The left has been concerned since the 2016 referendum result exposed its numerical weakness. Tiny militant minorities have been punching far above their weight by exaggerating their strength through Twitter mobs and endless media referencing. In reality, no Twitter storm or Antifa demo can remotely match the demographic that repairs to the polling station. What really concerns the cultural Marxists is the emerging awareness of the electorate that it commands real power, if it is disposed to wield it effectively.

If the Conservatives do not seize the opportunity, Nigel Farage will. He deliberately designed the Brexit Party, unlike UKIP, to be more than a one-trick pony. If he can keep a reasonable proportion of his party together after the election, besides riding shotgun on Boris Johnson’s trade negotiations with the EU he can also address his “Change politics for good” agenda.

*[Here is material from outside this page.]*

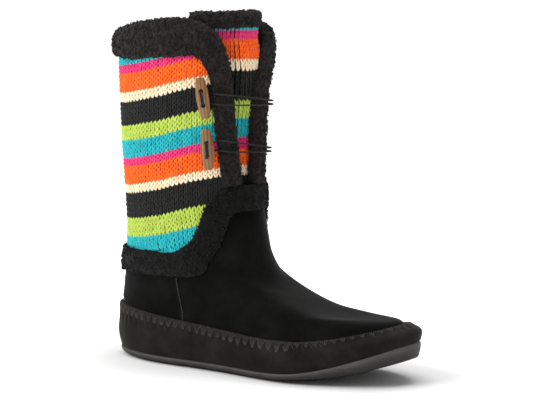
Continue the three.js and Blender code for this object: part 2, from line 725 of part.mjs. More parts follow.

We need a clean sweep. Abolish the Blair-contrived Supreme Court which is already transforming itself into a constitutional court, Venezuela-style; put radical restrictions on immigration and deport illegals; reform sentencing policy for terrorists and other violent criminals; impose eye-watering, escalating fines on universities that do not ensure free speech; repeal so-called “hate laws” and all culturally Marxist impositions on society; de-politicize the police; restore parental authority over children and the right to protect them from state-sponsored social-engineering propaganda in schools; above all, banish the weasel terms “diversity” and “equality” from public life and discourse.
If you winced at that agenda and you are a politician, you should prepare to join Ken Clarke for a pint in convivial retirement at the Dog and Duck. Things may not change dramatically at this election, but the trend is irreversible: for the liberal establishment that has managed Britain’s decline since 1945, the jig is up.